Copy out the final stretch of the listing: the line that contains "obj.matrix_world = Matrix.Identity(4)" and all lines after it, exactly as they appear.

════════

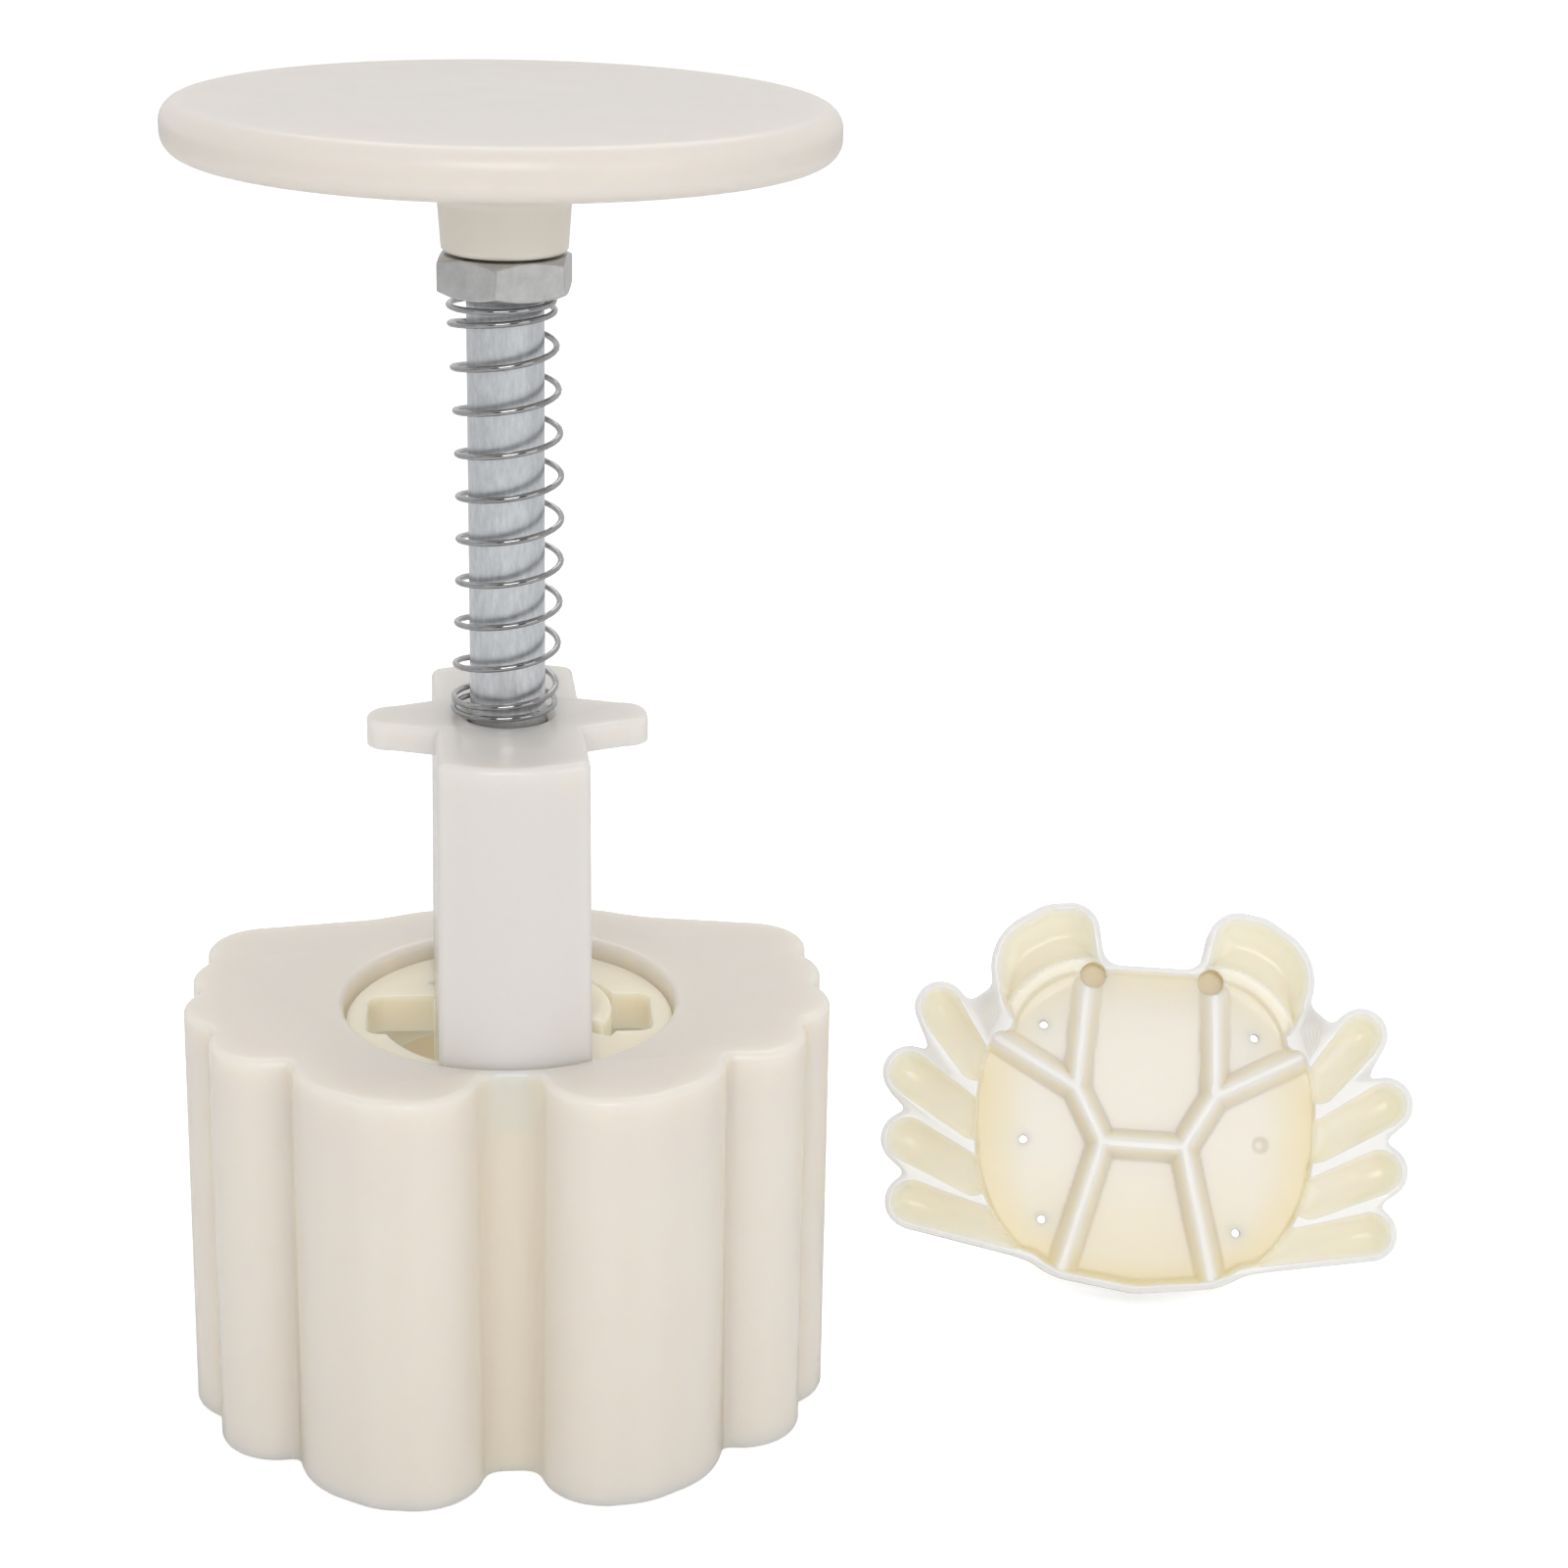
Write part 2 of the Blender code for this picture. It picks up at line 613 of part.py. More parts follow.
def make_knob(axis):
    """Palm disc on a conical underside, with a boss that takes the rod."""
    rim_foot = KNOB_TOP - KNOB_RIM
    edge_radius = KNOB_RADIUS - KNOB_EDGE
    profile = [(0.0, KNOB_TOP)]
    profile += edge_arc(edge_radius, KNOB_TOP - KNOB_EDGE, KNOB_EDGE, 90.0, 0.0, 4)
    profile += edge_arc(edge_radius, rim_foot + KNOB_EDGE, KNOB_EDGE, 0.0, -78.0, 4)
    profile += [
        (FLARE_RADIUS, FLARE_HEIGHT),
        (BOSS_TOP_RADIUS + 0.5 * MM, FLARE_HEIGHT - 0.5 * MM),
        (BOSS_TOP_RADIUS, FLARE_HEIGHT - 1.3 * MM),
        (BOSS_FOOT_RADIUS, BOSS_FOOT + 0.3 * MM),
        (BOSS_FOOT_RADIUS - 0.3 * MM, BOSS_FOOT),
        (INSERT_RADIUS + GAP, BOSS_FOOT),
        (INSERT_RADIUS + GAP, KNOB_INSERT_TOP + GAP),
        (0.0, KNOB_INSERT_TOP + GAP),
    ]
    knob = place_mesh("knob", lathe(profile, 72), finish_material("knob_plastic", IVORY, 0.28, 0.0))
    knob.parent = axis
    return knob


def make_knob_insert(axis):
    """Brass insert inside the boss, with two retaining grooves."""
    groove = INSERT_RADIUS - 0.5 * MM
    foot = KNOB_INSERT_FOOT
    bore = ROD_RADIUS + GAP
    profile = [
        (bore, foot), (INSERT_RADIUS, foot), (INSERT_RADIUS, foot + 2.0 * MM),
        (groove, foot + 2.6 * MM), (groove, foot + 3.8 * MM), (INSERT_RADIUS, foot + 4.4 * MM),
        (INSERT_RADIUS, KNOB_INSERT_TOP), (bore, KNOB_INSERT_TOP),
    ]
    insert = place_mesh("knob_insert", lathe(profile, 40), finish_material("knob_brass", BRASS, 0.35, 1.0))
    insert.parent = axis
    return insert


def scoop(path, steps_round=12):
    """A worm of circles along a path of x, y and radius in millimetres, centred on the stamp's face."""
    mesh = bmesh.new()
    stations = cap_stations(path)
    rings = []
    for x, y, radius, direction in stations:
        side = Vector((-direction.y, direction.x, 0.0))
        ring = []
        for index in range(steps_round):
            angle = 2.0 * math.pi * (index + 0.5) / steps_round
            offset = side * math.cos(angle) * radius + Vector((0.0, 0.0, math.sin(angle) * radius))
            ring.append(mesh.verts.new((Vector((x, y, SCOOP_HEIGHT)) + offset) * MM))
        rings.append(ring)
    for first, second in zip(rings, rings[1:]):
        for index in range(steps_round):
            after = (index + 1) % steps_round
            mesh.faces.new((first[index], first[after], second[after], second[index]))
    mesh.faces.new(rings[0])
    mesh.faces.new(list(reversed(rings[-1])))
    return mesh


def cap_stations(path):
    """Adds shrinking circles at both ends of a path, so that its ends are round."""
    points = [Vector((x, y)) for x, y, _ in path]
    radii = [radius for _, _, radius in path]
    start = (points[1] - points[0]).normalized()
    end = (points[-1] - points[-2]).normalized()
    stations = []
    for angle in (80, 50, 22):
        turn = math.radians(angle)
        place = points[0] - start * radii[0] * math.sin(turn)
        stations.append((place.x, place.y, radii[0] * math.cos(turn), start))
    for index, (point, radius) in enumerate(zip(points, radii)):
        before = points[max(0, index - 1)]
        after = points[min(len(points) - 1, index + 1)]
        stations.append((point.x, point.y, radius, (after - before).normalized()))
    for angle in (22, 50, 80):
        turn = math.radians(angle)
        place = points[-1] + end * radii[-1] * math.sin(turn)
        stations.append((place.x, place.y, radii[-1] * math.cos(turn), end))
    return stations


def pocket(points, depth):
    """A panel cutter with sloping walls, from above the face down to its floor."""
    mesh = prism([(x * MM, y * MM) for x, y in points], -0.6 * MM, depth)
    middle = sum((Vector((x, y)) for x, y in points), Vector((0.0, 0.0))) / len(points) * MM
    floor = [vertex for vertex in mesh.verts if vertex.co.z > depth / 2.0]
    inset = PANEL_SLOPE * depth
    for vertex in floor:
        inward = (middle - vertex.co.xy).normalized()
        vertex.co.xy += inward * inset
    round_edges(mesh, top_edges(mesh, depth), 0.9 * MM, 2)
    return mesh


def leg_scoop(leg):
    """The teardrop inside one leg, a rim's width inside its edge."""
    root_x, root_y, _, tip_x, tip_y, tip_radius = leg
    tip = Vector((tip_x, tip_y))
    root = tip + (Vector((root_x, root_y)) - tip).normalized() * LEG_SCOOP_LENGTH
    width = tip_radius - RIM_WIDTH
    return [(root.x, root.y, 1.5), (tip.x, tip.y, width)]


CLAW_SCOOP = (
    (10.2, -19.6, 2.7), (12.2, -17.9, 3.6), (14.6, -15.4, 3.4), (16.4, -12.6, 2.6), (17.6, -9.6, 1.2),
)
CENTRE_PANEL = (
    (-5.0, -15.2), (5.0, -15.2), (6.8, -12.4), (7.5, -1.5), (4.2, 4.6), (-4.2, 4.6), (-7.5, -1.5), (-6.8, -12.4),
)
FOOT_PANEL = ((-4.1, 6.7), (4.1, 6.7), (8.1, 20.4), (4.4, 22.2), (-4.4, 22.2), (-8.1, 20.4))
SHOULDER_PANEL = ((9.4, -13.2), (12.2, -13.0), (14.6, -11.4), (16.6, -8.9), (17.3, -7.2), (9.9, -3.0))
SIDE_PANEL = (
    (18.4, -4.9), (9.7, 0.1), (6.4, 6.1), (10.4, 20.2), (13.4, 18.9),
    (16.4, 15.8), (18.5, 11.6), (19.6, 6.6), (19.9, 1.6), (19.5, -2.6),
)
VENTS = ((12.9, -8.3), (11.8, 15.5), (-12.9, -8.3), (-11.8, 15.5), (-14.6, 5.9))
EYE = (7.2, -14.7)


def mirror_points(points):
    """The same outline on the crab's other side."""
    return [(-x, y) for x, y in reversed(points)]


def stand_frame():
    """The empty that stands the stamp on its belly edge and the end of its stem."""
    belly = settle(0.0, 24.0, 0.0)[1] * MM
    lean = math.atan2(belly - STEM_RADIUS, STEM_END - STAMP_THICKNESS)
    lift = belly * math.cos(lean) + STAMP_THICKNESS * math.sin(lean)
    stand = make_empty("stamp_stand", (STAND_X, STAND_Y, lift))
    stand.rotation_euler = (-(math.pi / 2.0 + lean), 0.0, STAND_TURN)
    return stand


def make_stamp(stand):
    """Crab plate with its scooped relief, eyes and vents, on a long stem."""
    mesh = prism(crab_outline(0.0), 0.0, STAMP_THICKNESS)
    stamp = place_mesh("stamp", mesh, finish_material("stamp_plastic", CREAM, 0.25, 0.0))
    stamp.parent = stand
    stem = lathe([
        (0.0, STAMP_THICKNESS - 1.0 * MM),
        (STEM_ROOT_RADIUS, STAMP_THICKNESS - 1.0 * MM),
        (STEM_ROOT_RADIUS, STAMP_THICKNESS + 0.3 * MM),
        (STEM_RADIUS, STAMP_THICKNESS + STEM_ROOT_HEIGHT),
        (STEM_RADIUS, STEM_END),
        (0.0, STEM_END),
    ], 48)
    boolean(stamp, stem, "UNION", "stem_guide")
    seat = rod_profile(INSERT_RADIUS + GAP, STEM_END - STAMP_INSERT_DEPTH, STEM_END + MM)
    boolean(stamp, lathe(seat, 40), "DIFFERENCE", "insert_seat_cutter")
    for side, turn in (("right", 1.0), ("left", -1.0)):
        for number, leg in enumerate(LEGS, start=1):
            path = [(x * turn, y, radius) for x, y, radius in leg_scoop(leg)]
            boolean(stamp, scoop(path, 10), "DIFFERENCE", f"leg_scoop_{side}_{number}")
        path = [(x * turn, y, radius) for x, y, radius in CLAW_SCOOP]
        boolean(stamp, scoop(path, 12), "DIFFERENCE", f"claw_scoop_{side}")
        shoulder = SHOULDER_PANEL if turn > 0.0 else mirror_points(SHOULDER_PANEL)
        boolean(stamp, pocket(shoulder, PANEL_DEPTH), "DIFFERENCE", f"shoulder_panel_{side}")
        panel = SIDE_PANEL if turn > 0.0 else mirror_points(SIDE_PANEL)
        boolean(stamp, pocket(panel, PANEL_DEPTH), "DIFFERENCE", f"side_panel_{side}")
        eye = lathe(rod_profile(EYE_RADIUS, -MM, EYE_DEPTH), 20)
        bmesh.ops.translate(eye, vec=(turn * EYE[0] * MM, EYE[1] * MM, 0.0), verts=eye.verts)
        boolean(stamp, eye, "DIFFERENCE", f"eye_{side}")
    boolean(stamp, pocket(CENTRE_PANEL, PANEL_DEPTH), "DIFFERENCE", "centre_panel")
    boolean(stamp, pocket(FOOT_PANEL, PANEL_DEPTH), "DIFFERENCE", "foot_panel")
    for number, (x, y) in enumerate(VENTS, start=1):
        vent = lathe(rod_profile(VENT_RADIUS, -MM, STAMP_THICKNESS + 2.0 * MM), 10)
        bmesh.ops.translate(vent, vec=(x * MM, y * MM, 0.0), verts=vent.verts)
        boolean(stamp, vent, "DIFFERENCE", f"vent_{number}")
    return stamp


def make_stamp_insert(stand):
    """Brass insert in the end of the stem, bored for the rod's thread."""
    foot = STEM_END - STAMP_INSERT_DEPTH + GAP
    top = STEM_END - GAP
    groove = INSERT_RADIUS - 0.5 * MM
    profile = [
        (STAMP_THREAD_BORE, foot), (INSERT_RADIUS, foot), (INSERT_RADIUS, foot + 3.0 * MM),
        (groove, foot + 3.6 * MM), (groove, foot + 5.6 * MM), (INSERT_RADIUS, foot + 6.2 * MM),
        (INSERT_RADIUS, top), (STAMP_THREAD_BORE + 0.5 * MM, top), (STAMP_THREAD_BORE, top - 0.5 * MM),
    ]
    insert = place_mesh("stamp_insert", lathe(profile, 40), finish_material("stamp_brass", BRASS, 0.35, 1.0))
    insert.parent = stand
    return insert


def main():
    start_empty()
    barrel_axis = make_empty("barrel_axis", (PRESS_X, PRESS_Y, 0.0))
    twist_axis = make_empty("twist_axis", (PRESS_X, PRESS_Y, 0.0), TOWER_TURN)
    press_axis = make_empty("press_axis", (PRESS_X, PRESS_Y, 0.0))
    make_barrel(barrel_axis)
    make_lock_ring(barrel_axis)
    make_tower(twist_axis)
    make_spring(press_axis)
    make_rod(press_axis)
    make_clip(press_axis)
    make_nut(press_axis)
    make_knob(press_axis)
    make_knob_insert(press_axis)
    stand = stand_frame()
    make_stamp(stand)
    make_stamp_insert(stand)
    bpy.context.view_layer.update()


main()
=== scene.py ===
# %% [markdown]
# A mooncake mould as a lesson in Blender. The press has a crab shaped barrel, a guide tower, a sprung
# plunger with a palm disc, and a loose crab stamp that stands beside it.
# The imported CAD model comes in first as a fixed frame. Every piece made here rides on one of its bodies.

# %% Load the frame
import math

import bmesh
import bpy
from mathutils import Matrix, Vector


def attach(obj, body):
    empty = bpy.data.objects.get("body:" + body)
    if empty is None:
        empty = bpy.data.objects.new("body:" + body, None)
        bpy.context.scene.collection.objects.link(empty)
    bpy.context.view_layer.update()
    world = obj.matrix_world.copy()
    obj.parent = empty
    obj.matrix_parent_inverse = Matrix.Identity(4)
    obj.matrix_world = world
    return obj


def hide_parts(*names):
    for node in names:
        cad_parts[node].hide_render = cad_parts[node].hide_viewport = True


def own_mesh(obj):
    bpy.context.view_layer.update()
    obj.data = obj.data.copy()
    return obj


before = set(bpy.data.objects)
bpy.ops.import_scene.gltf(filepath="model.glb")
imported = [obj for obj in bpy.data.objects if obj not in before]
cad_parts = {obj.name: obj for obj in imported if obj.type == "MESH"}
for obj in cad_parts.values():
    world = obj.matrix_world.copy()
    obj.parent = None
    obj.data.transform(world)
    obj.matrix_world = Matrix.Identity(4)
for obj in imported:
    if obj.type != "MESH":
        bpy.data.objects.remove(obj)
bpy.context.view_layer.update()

MM = 0.001
PRESS = Vector((-0.03731, -0.01171, 0.0))


def add_object(name, data):
    """Puts a new object into the scene."""
    item = bpy.data.objects.new(name, data)
    bpy.context.scene.collection.objects.link(item)
    return item


# %% [markdown]
# The camera could be set by eye, but a photograph fixes it better. The lens, the distance and the tilt
# below were worked out from edges of the object whose real places are known, such as the rim of the disc
# and the round opening. The camera stands 36 cm from the foot of the press and looks down by 20 degrees.

# %% Camera
LENS_MM = 70.09
SENSOR_MM = 36.0
YAW = math.radians(5.55)
PITCH = math.radians(20.08)
ROLL = math.radians(1.52)
CAMERA_FROM_PRESS = Vector((-0.0003, -0.311, 0.1876))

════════

Result of this exercise:
    obj.matrix_world = Matrix.Identity(4)
for obj in imported:
    if obj.type != "MESH":
        bpy.data.objects.remove(obj)
bpy.context.view_layer.update()

MM = 0.001
PRESS = Vector((-0.03731, -0.01171, 0.0))


def add_object(name, data):
    """Puts a new object into the scene."""
    item = bpy.data.objects.new(name, data)
    bpy.context.scene.collection.objects.link(item)
    return item


# %% [markdown]
# The camera could be set by eye, but a photograph fixes it better. The lens, the distance and the tilt
# below were worked out from edges of the object whose real places are known, such as the rim of the disc
# and the round opening. The camera stands 36 cm from the foot of the press and looks down by 20 degrees.

# %% Camera
LENS_MM = 70.09
SENSOR_MM = 36.0
YAW = math.radians(5.55)
PITCH = math.radians(20.08)
ROLL = math.radians(1.52)
CAMERA_FROM_PRESS = Vector((-0.0003, -0.311, 0.1876))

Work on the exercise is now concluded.